JOB: Transcribe the stretch of entries below from the line with "Turn this picture" through the line with "AXIS_Z = HANDLE_HEIGHT / 2", exactly and with both ends included; leave out all other lines.

Entries with model source code:
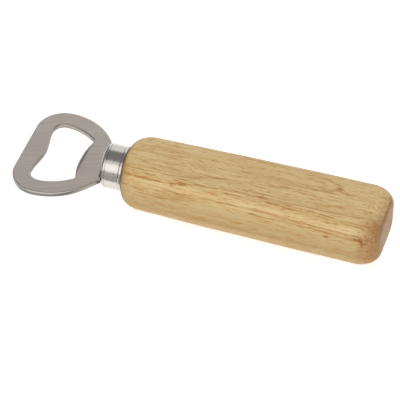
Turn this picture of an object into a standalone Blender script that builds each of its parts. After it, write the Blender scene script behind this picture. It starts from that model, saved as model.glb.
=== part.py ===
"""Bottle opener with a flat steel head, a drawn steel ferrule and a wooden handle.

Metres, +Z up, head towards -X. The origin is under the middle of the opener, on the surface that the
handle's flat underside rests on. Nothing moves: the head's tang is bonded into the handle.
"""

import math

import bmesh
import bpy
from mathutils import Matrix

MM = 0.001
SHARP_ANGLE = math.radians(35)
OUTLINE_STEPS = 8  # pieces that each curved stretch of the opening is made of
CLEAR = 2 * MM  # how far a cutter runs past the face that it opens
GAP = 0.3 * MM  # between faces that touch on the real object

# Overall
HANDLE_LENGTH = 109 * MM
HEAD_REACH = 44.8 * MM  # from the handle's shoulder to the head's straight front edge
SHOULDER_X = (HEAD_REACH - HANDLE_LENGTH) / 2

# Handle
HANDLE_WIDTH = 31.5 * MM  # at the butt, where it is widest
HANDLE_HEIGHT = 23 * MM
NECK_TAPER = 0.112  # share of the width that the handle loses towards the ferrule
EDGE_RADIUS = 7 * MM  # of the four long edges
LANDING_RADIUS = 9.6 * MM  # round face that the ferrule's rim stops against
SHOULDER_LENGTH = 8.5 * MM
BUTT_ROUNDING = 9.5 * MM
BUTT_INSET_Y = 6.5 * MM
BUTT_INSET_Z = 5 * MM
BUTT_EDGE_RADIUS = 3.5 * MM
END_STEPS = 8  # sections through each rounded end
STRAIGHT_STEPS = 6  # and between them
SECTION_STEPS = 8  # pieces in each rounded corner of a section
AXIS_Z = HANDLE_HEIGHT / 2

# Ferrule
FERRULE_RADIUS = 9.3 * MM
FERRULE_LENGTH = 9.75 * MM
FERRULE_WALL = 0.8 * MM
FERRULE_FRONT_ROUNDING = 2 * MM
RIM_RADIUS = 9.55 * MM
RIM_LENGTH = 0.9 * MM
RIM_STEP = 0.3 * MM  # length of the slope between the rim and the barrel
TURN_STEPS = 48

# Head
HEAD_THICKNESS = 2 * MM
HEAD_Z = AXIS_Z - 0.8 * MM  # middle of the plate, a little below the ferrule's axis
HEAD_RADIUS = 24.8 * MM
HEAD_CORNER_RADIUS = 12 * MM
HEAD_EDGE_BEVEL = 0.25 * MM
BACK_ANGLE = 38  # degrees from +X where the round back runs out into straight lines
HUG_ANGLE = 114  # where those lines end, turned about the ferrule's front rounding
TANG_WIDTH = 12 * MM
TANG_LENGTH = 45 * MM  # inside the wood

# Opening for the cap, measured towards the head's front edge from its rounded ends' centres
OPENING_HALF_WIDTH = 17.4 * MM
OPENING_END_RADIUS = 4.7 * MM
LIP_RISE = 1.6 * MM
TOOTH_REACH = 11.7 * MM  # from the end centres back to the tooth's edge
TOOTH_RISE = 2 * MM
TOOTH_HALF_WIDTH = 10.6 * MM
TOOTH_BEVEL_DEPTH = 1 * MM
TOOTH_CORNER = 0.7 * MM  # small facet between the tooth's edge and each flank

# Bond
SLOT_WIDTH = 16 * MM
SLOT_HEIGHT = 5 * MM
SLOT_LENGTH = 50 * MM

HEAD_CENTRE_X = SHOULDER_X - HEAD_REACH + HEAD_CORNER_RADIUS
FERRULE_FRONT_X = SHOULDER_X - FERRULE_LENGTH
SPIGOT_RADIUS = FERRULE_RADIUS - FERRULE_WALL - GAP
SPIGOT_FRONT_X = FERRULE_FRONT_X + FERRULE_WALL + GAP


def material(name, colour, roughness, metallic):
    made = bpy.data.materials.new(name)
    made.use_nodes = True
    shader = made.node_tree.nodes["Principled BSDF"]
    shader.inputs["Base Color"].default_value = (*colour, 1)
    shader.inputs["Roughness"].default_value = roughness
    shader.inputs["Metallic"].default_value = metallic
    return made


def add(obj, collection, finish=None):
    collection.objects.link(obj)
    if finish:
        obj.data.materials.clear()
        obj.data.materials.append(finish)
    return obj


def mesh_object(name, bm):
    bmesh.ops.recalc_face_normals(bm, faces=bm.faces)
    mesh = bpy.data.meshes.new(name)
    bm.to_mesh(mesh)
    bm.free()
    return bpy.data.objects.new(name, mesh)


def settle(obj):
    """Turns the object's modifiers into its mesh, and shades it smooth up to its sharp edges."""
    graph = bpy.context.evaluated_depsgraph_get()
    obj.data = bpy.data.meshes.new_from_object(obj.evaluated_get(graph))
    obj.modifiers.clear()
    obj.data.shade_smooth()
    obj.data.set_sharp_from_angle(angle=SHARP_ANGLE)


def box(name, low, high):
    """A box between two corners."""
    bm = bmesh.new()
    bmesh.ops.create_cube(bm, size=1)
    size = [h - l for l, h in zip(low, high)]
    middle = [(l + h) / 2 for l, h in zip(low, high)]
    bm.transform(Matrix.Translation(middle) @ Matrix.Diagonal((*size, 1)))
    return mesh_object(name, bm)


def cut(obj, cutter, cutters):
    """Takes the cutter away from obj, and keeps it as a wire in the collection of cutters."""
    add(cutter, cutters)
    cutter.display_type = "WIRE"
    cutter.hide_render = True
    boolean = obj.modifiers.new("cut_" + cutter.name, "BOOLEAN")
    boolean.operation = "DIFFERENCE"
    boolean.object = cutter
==
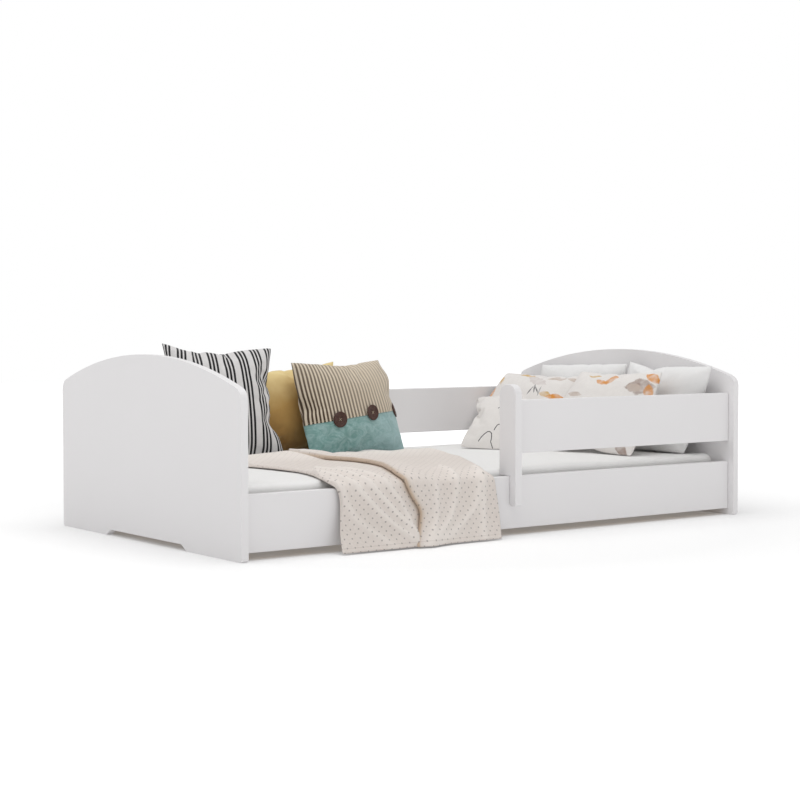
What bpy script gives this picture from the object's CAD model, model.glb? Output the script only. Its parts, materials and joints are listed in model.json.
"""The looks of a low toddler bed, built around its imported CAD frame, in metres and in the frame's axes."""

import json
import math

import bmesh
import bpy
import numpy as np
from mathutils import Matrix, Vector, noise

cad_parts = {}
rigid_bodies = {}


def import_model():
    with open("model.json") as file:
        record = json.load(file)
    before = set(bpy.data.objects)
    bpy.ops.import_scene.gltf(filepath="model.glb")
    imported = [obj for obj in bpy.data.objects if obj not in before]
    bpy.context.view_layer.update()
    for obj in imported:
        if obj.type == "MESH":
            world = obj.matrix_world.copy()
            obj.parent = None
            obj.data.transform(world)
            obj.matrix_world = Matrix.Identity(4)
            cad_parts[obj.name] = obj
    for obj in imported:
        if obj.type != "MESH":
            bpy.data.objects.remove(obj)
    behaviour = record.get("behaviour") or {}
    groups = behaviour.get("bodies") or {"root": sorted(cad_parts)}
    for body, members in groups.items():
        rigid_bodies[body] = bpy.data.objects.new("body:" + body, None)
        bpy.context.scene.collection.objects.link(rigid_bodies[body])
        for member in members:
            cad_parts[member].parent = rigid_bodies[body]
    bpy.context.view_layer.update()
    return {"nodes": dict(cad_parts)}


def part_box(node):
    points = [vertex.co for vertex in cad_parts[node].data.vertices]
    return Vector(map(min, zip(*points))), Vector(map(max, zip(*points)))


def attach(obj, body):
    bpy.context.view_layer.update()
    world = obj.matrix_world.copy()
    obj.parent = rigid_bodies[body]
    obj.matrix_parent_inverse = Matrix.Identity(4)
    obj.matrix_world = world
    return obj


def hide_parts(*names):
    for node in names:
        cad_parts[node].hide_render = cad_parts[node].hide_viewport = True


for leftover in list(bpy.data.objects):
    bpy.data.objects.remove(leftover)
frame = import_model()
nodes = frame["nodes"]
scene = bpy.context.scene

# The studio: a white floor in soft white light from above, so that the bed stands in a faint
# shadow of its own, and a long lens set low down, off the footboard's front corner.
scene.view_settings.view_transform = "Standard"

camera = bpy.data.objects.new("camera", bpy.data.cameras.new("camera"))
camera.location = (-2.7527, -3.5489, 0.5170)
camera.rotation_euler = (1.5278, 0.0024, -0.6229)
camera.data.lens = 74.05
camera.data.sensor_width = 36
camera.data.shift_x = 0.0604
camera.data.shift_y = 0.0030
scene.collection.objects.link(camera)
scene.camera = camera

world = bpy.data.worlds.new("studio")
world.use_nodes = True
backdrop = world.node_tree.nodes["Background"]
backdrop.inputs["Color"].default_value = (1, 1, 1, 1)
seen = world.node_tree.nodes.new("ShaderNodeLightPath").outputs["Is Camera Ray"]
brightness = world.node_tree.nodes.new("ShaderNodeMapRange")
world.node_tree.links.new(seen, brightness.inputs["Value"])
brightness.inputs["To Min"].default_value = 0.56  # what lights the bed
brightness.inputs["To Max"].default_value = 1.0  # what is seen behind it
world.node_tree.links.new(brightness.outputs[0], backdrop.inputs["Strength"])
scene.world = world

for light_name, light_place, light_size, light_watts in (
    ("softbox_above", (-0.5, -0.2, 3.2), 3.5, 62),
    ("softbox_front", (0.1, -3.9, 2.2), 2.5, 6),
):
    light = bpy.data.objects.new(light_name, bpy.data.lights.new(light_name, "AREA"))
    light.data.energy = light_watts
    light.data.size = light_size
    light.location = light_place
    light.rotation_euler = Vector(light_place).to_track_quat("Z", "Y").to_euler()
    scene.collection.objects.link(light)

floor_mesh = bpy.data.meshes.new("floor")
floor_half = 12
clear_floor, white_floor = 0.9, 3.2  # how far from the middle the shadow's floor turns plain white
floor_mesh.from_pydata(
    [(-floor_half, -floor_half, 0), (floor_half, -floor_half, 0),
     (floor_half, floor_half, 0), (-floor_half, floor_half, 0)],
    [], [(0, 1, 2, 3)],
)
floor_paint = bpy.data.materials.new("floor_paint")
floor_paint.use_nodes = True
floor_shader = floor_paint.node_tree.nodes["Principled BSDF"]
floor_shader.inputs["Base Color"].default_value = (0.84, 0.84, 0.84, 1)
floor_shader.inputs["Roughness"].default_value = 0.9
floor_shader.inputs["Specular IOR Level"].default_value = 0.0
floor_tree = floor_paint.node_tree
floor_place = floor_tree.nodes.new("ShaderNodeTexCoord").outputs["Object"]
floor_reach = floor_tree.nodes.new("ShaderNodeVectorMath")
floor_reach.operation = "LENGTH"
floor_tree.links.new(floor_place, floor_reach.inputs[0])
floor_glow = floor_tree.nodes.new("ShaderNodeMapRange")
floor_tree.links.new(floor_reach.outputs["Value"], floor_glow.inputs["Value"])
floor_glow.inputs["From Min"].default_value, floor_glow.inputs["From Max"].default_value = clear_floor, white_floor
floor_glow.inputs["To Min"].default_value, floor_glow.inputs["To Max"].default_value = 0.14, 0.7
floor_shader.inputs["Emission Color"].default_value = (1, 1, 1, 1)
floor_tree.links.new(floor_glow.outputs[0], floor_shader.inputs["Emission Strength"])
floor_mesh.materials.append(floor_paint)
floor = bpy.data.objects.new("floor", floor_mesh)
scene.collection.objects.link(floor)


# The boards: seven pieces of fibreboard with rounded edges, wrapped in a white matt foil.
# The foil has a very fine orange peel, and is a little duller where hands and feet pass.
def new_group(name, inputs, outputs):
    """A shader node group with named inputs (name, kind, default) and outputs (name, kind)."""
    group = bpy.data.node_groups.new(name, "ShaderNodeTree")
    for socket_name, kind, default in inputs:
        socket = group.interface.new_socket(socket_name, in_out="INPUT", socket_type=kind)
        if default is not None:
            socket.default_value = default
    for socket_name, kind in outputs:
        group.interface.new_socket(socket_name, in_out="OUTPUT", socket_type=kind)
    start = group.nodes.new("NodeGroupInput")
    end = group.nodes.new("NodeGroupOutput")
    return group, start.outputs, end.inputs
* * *
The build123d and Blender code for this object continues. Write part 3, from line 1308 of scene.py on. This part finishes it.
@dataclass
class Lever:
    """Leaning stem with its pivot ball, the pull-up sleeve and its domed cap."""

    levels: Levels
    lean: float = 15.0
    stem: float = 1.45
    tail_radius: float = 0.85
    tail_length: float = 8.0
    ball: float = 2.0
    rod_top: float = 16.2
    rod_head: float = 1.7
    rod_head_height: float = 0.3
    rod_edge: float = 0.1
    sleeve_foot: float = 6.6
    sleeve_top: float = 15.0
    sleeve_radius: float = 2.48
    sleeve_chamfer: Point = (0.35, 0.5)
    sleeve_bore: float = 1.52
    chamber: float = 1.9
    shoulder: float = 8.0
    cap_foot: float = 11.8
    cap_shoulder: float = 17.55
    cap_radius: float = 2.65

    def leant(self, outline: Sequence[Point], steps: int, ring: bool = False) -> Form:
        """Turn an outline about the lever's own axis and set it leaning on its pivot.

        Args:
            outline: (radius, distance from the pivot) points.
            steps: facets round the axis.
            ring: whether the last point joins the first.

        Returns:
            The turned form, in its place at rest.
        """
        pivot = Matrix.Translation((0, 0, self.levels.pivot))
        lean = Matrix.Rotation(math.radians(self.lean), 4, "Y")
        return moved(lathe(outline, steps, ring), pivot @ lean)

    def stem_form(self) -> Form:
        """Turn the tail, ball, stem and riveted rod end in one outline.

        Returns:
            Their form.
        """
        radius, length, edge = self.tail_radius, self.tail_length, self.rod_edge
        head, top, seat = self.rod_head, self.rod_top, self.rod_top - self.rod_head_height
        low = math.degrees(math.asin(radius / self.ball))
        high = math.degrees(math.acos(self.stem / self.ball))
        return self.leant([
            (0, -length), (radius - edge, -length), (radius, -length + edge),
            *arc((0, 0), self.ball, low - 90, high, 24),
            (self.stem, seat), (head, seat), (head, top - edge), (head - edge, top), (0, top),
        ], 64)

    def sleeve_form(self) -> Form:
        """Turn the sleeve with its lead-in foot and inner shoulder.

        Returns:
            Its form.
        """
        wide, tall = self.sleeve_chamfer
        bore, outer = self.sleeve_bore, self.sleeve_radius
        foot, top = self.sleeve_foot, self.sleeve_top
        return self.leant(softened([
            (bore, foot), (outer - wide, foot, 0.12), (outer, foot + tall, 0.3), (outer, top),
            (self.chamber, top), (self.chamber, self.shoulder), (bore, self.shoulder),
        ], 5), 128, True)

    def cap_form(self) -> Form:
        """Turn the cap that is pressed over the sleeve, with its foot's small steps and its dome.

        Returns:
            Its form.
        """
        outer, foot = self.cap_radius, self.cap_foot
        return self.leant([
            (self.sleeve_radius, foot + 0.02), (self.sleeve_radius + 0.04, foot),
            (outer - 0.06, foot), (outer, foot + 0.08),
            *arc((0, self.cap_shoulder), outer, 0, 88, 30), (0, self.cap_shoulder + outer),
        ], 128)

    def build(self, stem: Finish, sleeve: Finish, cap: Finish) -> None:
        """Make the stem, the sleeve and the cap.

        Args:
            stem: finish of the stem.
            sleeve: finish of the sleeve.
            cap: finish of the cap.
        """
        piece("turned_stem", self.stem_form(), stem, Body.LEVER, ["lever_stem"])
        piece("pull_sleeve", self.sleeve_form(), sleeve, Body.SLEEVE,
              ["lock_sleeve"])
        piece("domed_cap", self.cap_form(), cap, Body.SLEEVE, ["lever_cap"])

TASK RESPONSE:
Turn this picture of an object into a standalone Blender script that builds each of its parts. After it, write the Blender scene script behind this picture. It starts from that model, saved as model.glb.
=== part.py ===
"""Bottle opener with a flat steel head, a drawn steel ferrule and a wooden handle.

Metres, +Z up, head towards -X. The origin is under the middle of the opener, on the surface that the
handle's flat underside rests on. Nothing moves: the head's tang is bonded into the handle.
"""

import math

import bmesh
import bpy
from mathutils import Matrix

MM = 0.001
SHARP_ANGLE = math.radians(35)
OUTLINE_STEPS = 8  # pieces that each curved stretch of the opening is made of
CLEAR = 2 * MM  # how far a cutter runs past the face that it opens
GAP = 0.3 * MM  # between faces that touch on the real object

# Overall
HANDLE_LENGTH = 109 * MM
HEAD_REACH = 44.8 * MM  # from the handle's shoulder to the head's straight front edge
SHOULDER_X = (HEAD_REACH - HANDLE_LENGTH) / 2

# Handle
HANDLE_WIDTH = 31.5 * MM  # at the butt, where it is widest
HANDLE_HEIGHT = 23 * MM
NECK_TAPER = 0.112  # share of the width that the handle loses towards the ferrule
EDGE_RADIUS = 7 * MM  # of the four long edges
LANDING_RADIUS = 9.6 * MM  # round face that the ferrule's rim stops against
SHOULDER_LENGTH = 8.5 * MM
BUTT_ROUNDING = 9.5 * MM
BUTT_INSET_Y = 6.5 * MM
BUTT_INSET_Z = 5 * MM
BUTT_EDGE_RADIUS = 3.5 * MM
END_STEPS = 8  # sections through each rounded end
STRAIGHT_STEPS = 6  # and between them
SECTION_STEPS = 8  # pieces in each rounded corner of a section
AXIS_Z = HANDLE_HEIGHT / 2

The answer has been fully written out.